• WORK TO DO:
Set down word for word each line from the start of the listing through the line that contains "base_height = 20; // [16:0.5:26]", both included.

• DATASET CONTENT:

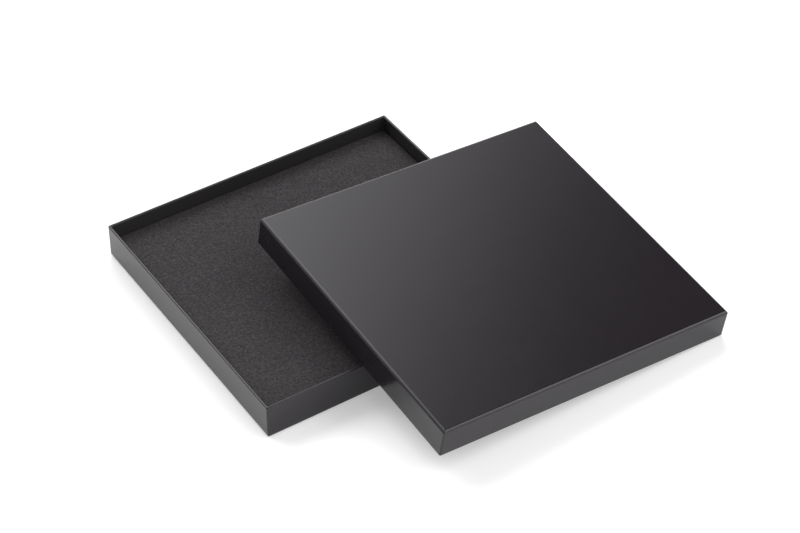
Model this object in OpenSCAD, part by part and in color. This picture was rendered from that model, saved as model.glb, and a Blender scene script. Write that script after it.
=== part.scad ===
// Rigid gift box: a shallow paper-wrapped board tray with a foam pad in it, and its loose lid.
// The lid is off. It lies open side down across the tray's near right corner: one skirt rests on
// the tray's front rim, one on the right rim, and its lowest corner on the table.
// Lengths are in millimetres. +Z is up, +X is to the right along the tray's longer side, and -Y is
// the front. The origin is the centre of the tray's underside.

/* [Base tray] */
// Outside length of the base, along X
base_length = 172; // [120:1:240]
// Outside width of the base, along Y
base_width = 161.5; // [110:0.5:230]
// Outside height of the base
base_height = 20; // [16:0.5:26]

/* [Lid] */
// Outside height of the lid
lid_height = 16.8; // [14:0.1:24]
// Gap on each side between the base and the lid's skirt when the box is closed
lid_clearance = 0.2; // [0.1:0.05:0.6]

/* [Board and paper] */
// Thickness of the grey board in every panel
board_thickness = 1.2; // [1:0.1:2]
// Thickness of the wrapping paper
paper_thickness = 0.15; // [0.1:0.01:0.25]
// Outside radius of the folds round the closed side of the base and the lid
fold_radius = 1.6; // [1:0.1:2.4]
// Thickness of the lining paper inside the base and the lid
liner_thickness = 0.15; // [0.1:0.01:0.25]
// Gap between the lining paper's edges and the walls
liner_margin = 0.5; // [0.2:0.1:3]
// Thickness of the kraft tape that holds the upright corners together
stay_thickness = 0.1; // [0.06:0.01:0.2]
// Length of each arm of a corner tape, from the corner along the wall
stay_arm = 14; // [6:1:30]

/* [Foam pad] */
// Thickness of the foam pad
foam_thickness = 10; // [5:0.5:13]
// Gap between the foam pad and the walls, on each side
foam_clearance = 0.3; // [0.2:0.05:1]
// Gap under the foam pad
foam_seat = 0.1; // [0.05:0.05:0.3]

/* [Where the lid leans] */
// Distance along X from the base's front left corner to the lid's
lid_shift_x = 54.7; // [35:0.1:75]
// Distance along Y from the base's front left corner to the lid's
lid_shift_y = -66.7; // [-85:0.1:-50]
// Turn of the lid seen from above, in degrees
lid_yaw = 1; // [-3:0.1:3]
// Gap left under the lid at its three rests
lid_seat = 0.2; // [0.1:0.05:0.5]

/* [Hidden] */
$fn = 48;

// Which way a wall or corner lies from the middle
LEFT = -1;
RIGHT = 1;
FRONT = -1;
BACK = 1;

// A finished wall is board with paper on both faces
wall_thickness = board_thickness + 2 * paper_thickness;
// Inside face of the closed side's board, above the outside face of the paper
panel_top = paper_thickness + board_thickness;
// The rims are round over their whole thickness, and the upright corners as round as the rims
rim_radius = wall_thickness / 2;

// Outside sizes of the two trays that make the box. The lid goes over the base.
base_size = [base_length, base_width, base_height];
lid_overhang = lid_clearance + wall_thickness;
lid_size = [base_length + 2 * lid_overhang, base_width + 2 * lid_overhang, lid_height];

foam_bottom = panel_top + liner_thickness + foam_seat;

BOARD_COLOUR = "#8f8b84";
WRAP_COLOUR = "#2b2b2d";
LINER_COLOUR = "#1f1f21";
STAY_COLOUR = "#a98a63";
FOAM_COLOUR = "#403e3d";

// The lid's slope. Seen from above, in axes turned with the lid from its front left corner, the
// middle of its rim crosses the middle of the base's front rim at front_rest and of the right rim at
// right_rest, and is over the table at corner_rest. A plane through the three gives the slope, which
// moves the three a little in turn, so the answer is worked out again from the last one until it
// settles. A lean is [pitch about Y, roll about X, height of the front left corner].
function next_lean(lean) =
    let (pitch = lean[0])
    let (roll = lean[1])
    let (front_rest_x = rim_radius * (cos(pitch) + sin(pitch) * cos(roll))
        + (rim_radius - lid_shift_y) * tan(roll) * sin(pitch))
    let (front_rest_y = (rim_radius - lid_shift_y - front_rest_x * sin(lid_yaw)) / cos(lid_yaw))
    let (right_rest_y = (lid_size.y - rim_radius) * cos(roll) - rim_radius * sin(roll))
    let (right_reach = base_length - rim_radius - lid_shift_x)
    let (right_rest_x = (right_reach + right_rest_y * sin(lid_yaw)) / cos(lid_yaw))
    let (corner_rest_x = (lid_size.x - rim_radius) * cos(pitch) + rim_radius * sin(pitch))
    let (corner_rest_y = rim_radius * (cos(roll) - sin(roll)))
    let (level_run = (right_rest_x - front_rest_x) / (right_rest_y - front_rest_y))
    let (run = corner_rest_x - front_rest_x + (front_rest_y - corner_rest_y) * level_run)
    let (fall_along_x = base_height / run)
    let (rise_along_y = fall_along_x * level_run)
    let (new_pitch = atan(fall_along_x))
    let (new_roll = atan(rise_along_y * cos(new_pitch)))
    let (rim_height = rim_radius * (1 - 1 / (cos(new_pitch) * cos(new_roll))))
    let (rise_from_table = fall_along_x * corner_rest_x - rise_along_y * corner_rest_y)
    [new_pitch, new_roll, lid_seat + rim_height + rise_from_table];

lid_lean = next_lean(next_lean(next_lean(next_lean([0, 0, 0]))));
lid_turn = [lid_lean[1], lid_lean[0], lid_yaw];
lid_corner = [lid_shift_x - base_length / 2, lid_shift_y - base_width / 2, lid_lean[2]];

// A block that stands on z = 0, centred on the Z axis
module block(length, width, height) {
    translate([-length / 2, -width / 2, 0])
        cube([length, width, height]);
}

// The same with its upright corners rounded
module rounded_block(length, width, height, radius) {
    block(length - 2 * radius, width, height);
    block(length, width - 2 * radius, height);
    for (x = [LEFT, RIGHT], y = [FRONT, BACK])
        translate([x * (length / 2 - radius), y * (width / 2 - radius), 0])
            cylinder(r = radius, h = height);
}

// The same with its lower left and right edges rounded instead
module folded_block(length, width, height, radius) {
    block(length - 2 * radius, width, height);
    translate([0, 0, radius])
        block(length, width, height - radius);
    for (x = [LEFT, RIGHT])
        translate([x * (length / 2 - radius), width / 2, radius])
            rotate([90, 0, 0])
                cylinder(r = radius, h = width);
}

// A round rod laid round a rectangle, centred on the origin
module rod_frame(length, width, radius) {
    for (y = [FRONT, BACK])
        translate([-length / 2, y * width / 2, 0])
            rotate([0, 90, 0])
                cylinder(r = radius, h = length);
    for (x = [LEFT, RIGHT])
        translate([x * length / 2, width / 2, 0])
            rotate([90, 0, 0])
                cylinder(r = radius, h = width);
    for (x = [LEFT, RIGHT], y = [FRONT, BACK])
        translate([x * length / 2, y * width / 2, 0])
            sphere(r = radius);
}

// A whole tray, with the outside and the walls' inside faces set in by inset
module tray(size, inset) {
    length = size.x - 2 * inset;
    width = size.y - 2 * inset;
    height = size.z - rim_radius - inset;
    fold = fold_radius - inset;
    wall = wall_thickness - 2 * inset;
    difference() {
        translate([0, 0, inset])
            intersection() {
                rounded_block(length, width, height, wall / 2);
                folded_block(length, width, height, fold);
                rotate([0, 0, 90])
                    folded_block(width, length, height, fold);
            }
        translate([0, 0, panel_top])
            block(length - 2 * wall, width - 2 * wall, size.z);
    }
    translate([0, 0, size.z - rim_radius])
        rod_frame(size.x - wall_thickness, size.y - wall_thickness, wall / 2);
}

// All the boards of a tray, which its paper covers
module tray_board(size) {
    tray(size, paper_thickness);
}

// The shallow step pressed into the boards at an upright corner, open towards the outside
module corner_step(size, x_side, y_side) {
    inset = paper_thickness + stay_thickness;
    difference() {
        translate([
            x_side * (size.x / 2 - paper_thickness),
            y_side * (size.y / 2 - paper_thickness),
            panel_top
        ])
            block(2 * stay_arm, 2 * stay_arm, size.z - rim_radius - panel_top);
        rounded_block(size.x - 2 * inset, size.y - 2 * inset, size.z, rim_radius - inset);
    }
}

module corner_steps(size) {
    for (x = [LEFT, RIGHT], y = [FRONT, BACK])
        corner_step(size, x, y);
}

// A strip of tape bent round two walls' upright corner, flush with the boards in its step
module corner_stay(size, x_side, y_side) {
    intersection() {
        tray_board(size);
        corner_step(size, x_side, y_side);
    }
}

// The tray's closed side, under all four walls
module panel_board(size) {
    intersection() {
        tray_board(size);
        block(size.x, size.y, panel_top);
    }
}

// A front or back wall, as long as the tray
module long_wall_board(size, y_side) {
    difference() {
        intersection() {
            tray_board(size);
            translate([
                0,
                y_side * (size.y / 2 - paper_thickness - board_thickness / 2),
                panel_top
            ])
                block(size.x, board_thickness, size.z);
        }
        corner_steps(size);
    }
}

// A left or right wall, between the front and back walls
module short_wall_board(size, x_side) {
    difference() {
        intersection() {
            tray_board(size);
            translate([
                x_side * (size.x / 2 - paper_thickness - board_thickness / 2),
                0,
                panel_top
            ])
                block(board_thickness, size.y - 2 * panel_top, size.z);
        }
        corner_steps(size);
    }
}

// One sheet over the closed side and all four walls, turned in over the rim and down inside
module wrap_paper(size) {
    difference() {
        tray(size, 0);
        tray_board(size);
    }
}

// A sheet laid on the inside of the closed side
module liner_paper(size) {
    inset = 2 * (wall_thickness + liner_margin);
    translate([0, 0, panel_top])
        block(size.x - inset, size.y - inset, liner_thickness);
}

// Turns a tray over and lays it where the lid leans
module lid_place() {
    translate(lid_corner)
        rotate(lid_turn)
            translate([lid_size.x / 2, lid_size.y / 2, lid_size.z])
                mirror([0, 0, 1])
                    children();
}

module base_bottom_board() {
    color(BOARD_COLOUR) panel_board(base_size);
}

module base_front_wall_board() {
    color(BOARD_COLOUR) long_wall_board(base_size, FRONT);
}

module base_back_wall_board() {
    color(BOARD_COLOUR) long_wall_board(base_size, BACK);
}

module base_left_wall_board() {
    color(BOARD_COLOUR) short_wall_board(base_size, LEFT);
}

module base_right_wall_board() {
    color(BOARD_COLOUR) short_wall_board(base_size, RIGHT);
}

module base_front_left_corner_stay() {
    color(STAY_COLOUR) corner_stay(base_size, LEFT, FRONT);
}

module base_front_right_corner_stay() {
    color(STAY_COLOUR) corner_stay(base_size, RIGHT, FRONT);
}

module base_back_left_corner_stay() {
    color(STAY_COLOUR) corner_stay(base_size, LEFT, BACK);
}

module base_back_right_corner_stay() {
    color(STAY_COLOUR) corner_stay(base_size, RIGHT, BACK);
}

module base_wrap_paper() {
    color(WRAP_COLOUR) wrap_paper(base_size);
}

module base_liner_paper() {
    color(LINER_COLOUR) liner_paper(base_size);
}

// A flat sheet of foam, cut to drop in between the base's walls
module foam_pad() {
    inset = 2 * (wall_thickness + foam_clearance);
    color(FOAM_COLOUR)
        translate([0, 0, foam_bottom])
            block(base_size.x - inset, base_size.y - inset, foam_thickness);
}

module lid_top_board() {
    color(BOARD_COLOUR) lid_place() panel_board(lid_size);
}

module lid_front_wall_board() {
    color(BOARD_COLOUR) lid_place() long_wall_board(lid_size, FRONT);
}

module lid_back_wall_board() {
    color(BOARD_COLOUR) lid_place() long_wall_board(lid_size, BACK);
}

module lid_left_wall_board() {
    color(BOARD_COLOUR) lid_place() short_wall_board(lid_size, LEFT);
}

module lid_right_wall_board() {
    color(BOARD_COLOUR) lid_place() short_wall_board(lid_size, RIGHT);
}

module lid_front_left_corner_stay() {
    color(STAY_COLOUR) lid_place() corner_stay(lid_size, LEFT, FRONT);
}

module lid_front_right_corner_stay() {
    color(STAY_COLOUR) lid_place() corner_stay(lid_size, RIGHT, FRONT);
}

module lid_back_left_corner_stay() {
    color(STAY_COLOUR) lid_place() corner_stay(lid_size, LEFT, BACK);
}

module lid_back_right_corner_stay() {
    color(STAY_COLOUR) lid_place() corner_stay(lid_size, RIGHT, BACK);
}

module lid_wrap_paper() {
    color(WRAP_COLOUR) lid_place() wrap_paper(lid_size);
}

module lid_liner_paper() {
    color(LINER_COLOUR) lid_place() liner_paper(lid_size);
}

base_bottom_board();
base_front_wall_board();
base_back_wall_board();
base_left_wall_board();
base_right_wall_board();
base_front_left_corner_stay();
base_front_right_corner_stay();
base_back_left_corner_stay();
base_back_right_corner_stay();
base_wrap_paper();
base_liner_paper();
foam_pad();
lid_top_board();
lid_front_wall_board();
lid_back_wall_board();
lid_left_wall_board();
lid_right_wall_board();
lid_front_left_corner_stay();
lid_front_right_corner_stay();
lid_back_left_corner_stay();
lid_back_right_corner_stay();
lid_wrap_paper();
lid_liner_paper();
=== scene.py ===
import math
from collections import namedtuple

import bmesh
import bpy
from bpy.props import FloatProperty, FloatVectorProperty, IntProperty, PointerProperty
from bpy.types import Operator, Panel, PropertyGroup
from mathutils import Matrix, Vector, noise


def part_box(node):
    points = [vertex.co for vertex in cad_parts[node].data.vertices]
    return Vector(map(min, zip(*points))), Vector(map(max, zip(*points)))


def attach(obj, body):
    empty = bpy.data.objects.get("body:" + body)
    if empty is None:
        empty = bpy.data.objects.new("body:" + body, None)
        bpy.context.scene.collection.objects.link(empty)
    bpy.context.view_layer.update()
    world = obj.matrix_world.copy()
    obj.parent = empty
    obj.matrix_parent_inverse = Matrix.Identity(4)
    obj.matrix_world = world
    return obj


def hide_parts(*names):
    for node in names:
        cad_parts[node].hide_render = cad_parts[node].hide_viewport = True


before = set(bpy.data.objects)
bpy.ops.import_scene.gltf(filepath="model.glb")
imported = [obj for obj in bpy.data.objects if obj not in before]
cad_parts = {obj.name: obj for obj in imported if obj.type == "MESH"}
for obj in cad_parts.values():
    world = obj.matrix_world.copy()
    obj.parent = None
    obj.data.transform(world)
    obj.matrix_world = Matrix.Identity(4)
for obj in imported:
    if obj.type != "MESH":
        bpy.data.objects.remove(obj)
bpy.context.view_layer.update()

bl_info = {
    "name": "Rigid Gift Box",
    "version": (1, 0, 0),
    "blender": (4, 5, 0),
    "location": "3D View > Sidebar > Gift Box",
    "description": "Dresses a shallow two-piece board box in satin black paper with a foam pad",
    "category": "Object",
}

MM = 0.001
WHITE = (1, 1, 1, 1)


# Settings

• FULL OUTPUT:
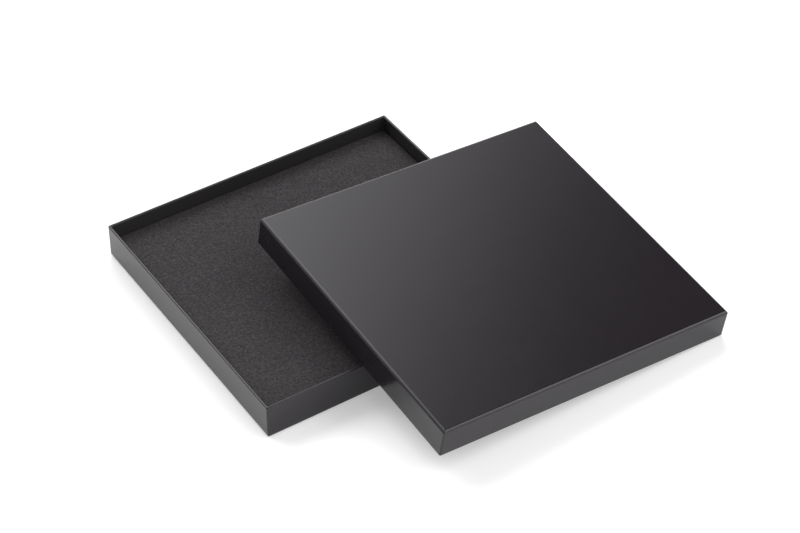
Model this object in OpenSCAD, part by part and in color. This picture was rendered from that model, saved as model.glb, and a Blender scene script. Write that script after it.
=== part.scad ===
// Rigid gift box: a shallow paper-wrapped board tray with a foam pad in it, and its loose lid.
// The lid is off. It lies open side down across the tray's near right corner: one skirt rests on
// the tray's front rim, one on the right rim, and its lowest corner on the table.
// Lengths are in millimetres. +Z is up, +X is to the right along the tray's longer side, and -Y is
// the front. The origin is the centre of the tray's underside.

/* [Base tray] */
// Outside length of the base, along X
base_length = 172; // [120:1:240]
// Outside width of the base, along Y
base_width = 161.5; // [110:0.5:230]
// Outside height of the base
base_height = 20; // [16:0.5:26]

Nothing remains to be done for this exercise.